Di campetti, telecamere e beneficenza

È molto bello il contributo del Palermo Calcio, che ha scelto di recuperare un altro spazio nel nostro quartiere, un altro campetto a disposizione delle nostre ragazze e dei nostri ragazzi, all’interno della Scuola Falcone, dopo aver deciso di donare alla scuola l’impianto di video sorveglianza.
Quella scuola e quel campetto, per altro, sono luoghi a cui siamo molto affezionati. Li abbiamo attraversati per anni in passato e nel campetto trovava casa anche la nostra attività educativa portata avanti attraverso lo sport, ancora oggi perno del nostro intervento in quartiere, anche perché all’epoca non esisteva ancora il Campetto Andrea Parisi, spazio fortemente voluto dal quartiere, pubblico, autogestito e curato soprattutto dagli abitanti del quartiere.
Dopo aver visto il servizio andato in onda ieri su Le Iene non possiamo tuttavia tacere alcune altre cose.
Abbiamo sempre ritenuto che non servano telecamere e recinzioni, bensì dialogo e cooperazione per proteggere gli spazi, ma adesso occorre soprattutto focalizzare l’attenzione su cosa occorra per proteggere il quartiere da stereotipi e pietismo, anziché proteggersi da esso.
Direte, come fa il bomber Crivello, che ci sono però “quei vandali” che distruggono tutto. E se il racconto complessivo fosse davvero quello, come non invocare davvero solo telecamere e spazi custoditi da chi è meglio di quei vandali? In quel caso avreste ragione. Noi però siamo chiamati ad allargare lo sguardo e vedere come in quartiere non è tutto vandalizzato e distrutto e quindi a fare una riflessione più profonda.
Le nostre bambine e i nostri bambini meritano la tutela del diritto al gioco e alla socialità, alla salute e alla sicurezza nei loro luoghi, oltreché il fondamentale diritto alla crescita formativa e culturale. Tutto ciò però, da solo, non basta a costruire il riscatto di una comunità. Per fare quello occorre scardinare anche il metodo con cui le rivendicazioni si portano avanti.
E’ fondamentale ribadire che il rispetto dei diritti non può attendere oltre e che tali diritti non devono essere ottenuti pagando il prezzo del rafforzamento dello stigma da cui facciamo di tutto per liberarci.
Esiste una differenza fondamentale tra il rivendicare e una beneficenza, richiesta e ottenuta, a volte e con nostro estremo stupore, perfino da chi, per ruolo, i diritti dovrebbe garantirli.

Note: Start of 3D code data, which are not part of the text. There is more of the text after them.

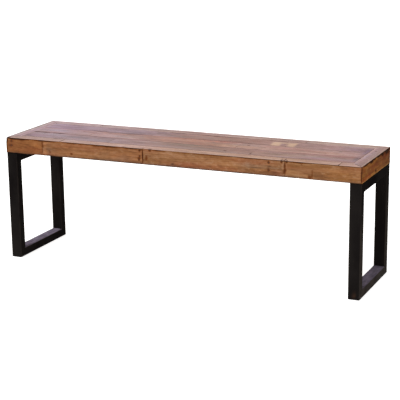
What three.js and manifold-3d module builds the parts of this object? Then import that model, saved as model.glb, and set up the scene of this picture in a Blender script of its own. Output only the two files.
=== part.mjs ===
// Entryway bench: a seat of reclaimed boards on two closed loop frames of rectangular steel tube.
// Millimetres, +X along the bench, +Y towards its back, +Z up; the origin is on the floor under its middle.
import * as THREE from "three";
import { mergeVertices } from "three/addons/utils/BufferGeometryUtils.js";
import Module from "manifold-3d";

// Overall sizes.
const BENCH_LENGTH = 1400;
const BENCH_WIDTH = 350;
const BENCH_HEIGHT = 475;
const SEAT_DEPTH = 59;

// Seat boards.
const BOARD_THICKNESS = 18;
const BORDER_WIDTH = 44;
const PLANK_ROWS = 3;
const SEAM = 0.6;
const EASED_EDGE = 0.8;

// Structure under the boards.
const PANEL_THICKNESS = 18;
const CLEAT_WIDTH = 25;
const FRAME_BATTEN_WIDTH = 80;
const MIDDLE_BATTEN_WIDTH = 60;

// Leg frames.
const TUBE_WIDTH = 43;
const TUBE_DEPTH = 32;
const TUBE_WALL = 2;
const TUBE_CORNER_RADIUS = 3;
const FRAME_INSET = 3;
const PLATE_THICKNESS = 3;
const FLANGE_WIDTH = 26;
const FLANGE_END_INSET = 22;
const GLIDE_THICKNESS = 1.5;
const GLIDE_RADIUS = 13;
const GLIDE_FROM_FRAME_END = 24;

// Fasteners.
const SCREW_SHANK_RADIUS = 2.8;
const SCREW_LENGTH = 21;
const SCREW_HEAD_RADIUS = 5.5;
const SCREW_HEAD_HEIGHT = 3;
const SCREW_SPACING = 115;
const NAIL_SHANK_RADIUS = 1.1;
const NAIL_LENGTH = 34;
const NAIL_HEAD_RADIUS = 2.2;
const NAIL_HEAD_HEIGHT = 0.9;
const NAIL_SET_DEPTH = 0.5;

// Space left between pieces that touch.
const GAP = 0.3;

// Where the boards of each run butt together, as X.
const PLANK_JOINTS = { front: [-290, 272], centre: [-415, 185], back: [-190, 332] };
const BORDER_JOINTS = { front: [-466, 617], back: [-462, 395] };
const APRON_JOINTS = { front: [-541, -122, 424], back: [-380, 215] };

// Nails in the front apron, as X and Z.
const NAILS = [
  [-676, 461],
  [-676, 445],
  [-134, 446],
  [-137, 432],
  [365, 463],
  [365, 436],
];

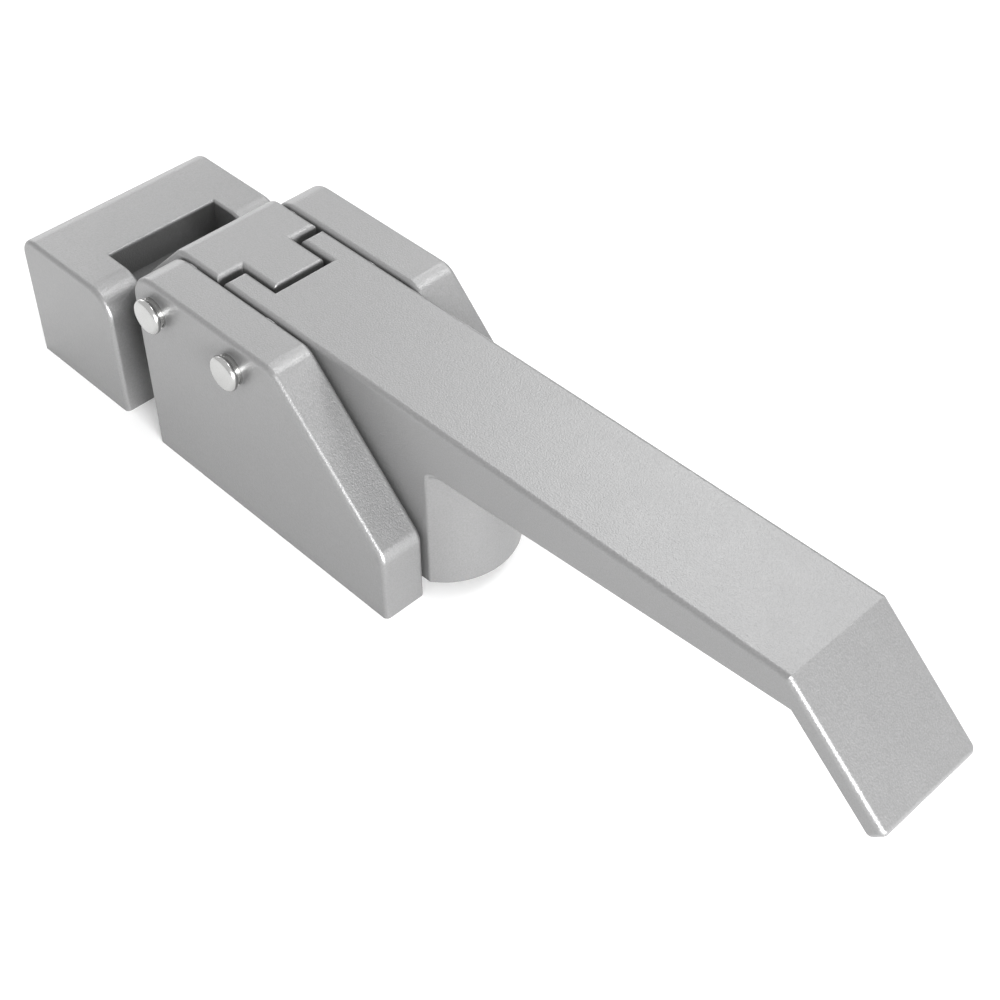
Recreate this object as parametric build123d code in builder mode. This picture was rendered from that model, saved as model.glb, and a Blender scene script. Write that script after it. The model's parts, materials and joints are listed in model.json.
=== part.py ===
"""Over-centre latch with its keeper, in millimetres.

X runs along the latch from the keeper to the lever's tip, Y across it and Z up.
The origin is the middle of the base's underside, on the surface that the latch is fixed to.
"""
from build123d import *
from math import atan2, cos, degrees, radians, sin, sqrt, tan
import os

os.makedirs("parts", exist_ok=True)

# Base: two cheeks on a floor
base_length = 49.6
base_width = 31.5
base_height = 31.2
cheek_rear_height = 11.2
cheek_slope = 45
cheek_front_radius = 4.5
edge_radius = 0.7
floor_thickness = 2.0
floor_rear = 12.0
stop_pad_height = 0.3
stop_pad_length = 7.0

# Keeper: a block with an open notch and a lip that the hook takes hold of
keeper_length = 21.6
keeper_width = 32.2
keeper_offset = 0.6
keeper_step = 10.0
keeper_gap = 8.3
keeper_notch_clearance = 0.85
keeper_notch_depth = 8.3
keeper_lip_height = 5.1
keeper_recess_depth = 8.8
keeper_front_radius = 4.5
keeper_back_radius = 3.2
notch_edge_radius = 0.5

# Pivots
hook_pivot_x = -20.0
lever_pivot_x = -3.5
pivot_depth = 4.8
rivet_radius = 2.0
rivet_head_radius = 2.6
rivet_head_height = 1.1
rivet_head_front_radius = 0.6
rivet_head_back_radius = 0.4
rivet_neck_height = 0.5
rivet_collar_radius = 2.3
rivet_collar_height = 0.3
bush_wall = 0.7
washer_radius = 4.2
washer_thickness = 0.2
washer_clearance = 0.05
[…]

La riduzione allo stereotipo, che ci ferisce ogni qualvolta siamo costretti a leggere del nostro quartiere come una realtà immutabilmente irredimibile, magari perché questa narrazione è funzionale a suscitare empatia e a stimolare beneficenza, è un boomerang: otterremo anche risultati, ma il prezzo da pagare è troppo alto.
La nostra è una comunità già sufficientemente vittima delle diseguaglianze, ma che merita di essere messa in condizioni di dimostrare che è molto altro rispetto a cosa la gente vuole sentirsi dire per pensare che meritiamo qualcosa di buono.
Proprio perché sappiamo benissimo anche noi che serve ancora tantissimo lottare, non possiamo oggi non raccontare anche il fatto che, ormai un anno fa, ottenevamo un piccolo finanziamento e chiedevamo al Comune di Palermo di essere autorizzati a effettuare un intervento per il campetto Andrea Parisi, a costo zero per le casse comunali, ma decisamente tanto utile a coltivare quel senso di comunità che vuole che ciascuno faccia la propria parte affinché le cose funzionino davvero, non alimentando frammentazione ed esclusione sociale.
Ancora oggi, purtroppo, aspettiamo di potere recuperare una struttura pubblica e di pubblico accesso le cui condizioni minacciano la sicurezza delle bambine e dei bambini che ad ogni ora, senza cancelli a sbarrare loro il passo, affollano questo spazio curato e mantenuto dalla comunità dello Zen per la comunità dello Zen, salvaguardato e protetto, non da telecamere, ma dallo sguardo attento degli abitanti che ne riconoscono e apprezzano il valore.
Abbiamo agito con la consueta fiducia nelle istituzioni preposte, senza cercare scorciatoie e senza far leva su narrazioni stantie, perché pensiamo che il nostro quartiere meriti una straordinaria ordinarietà.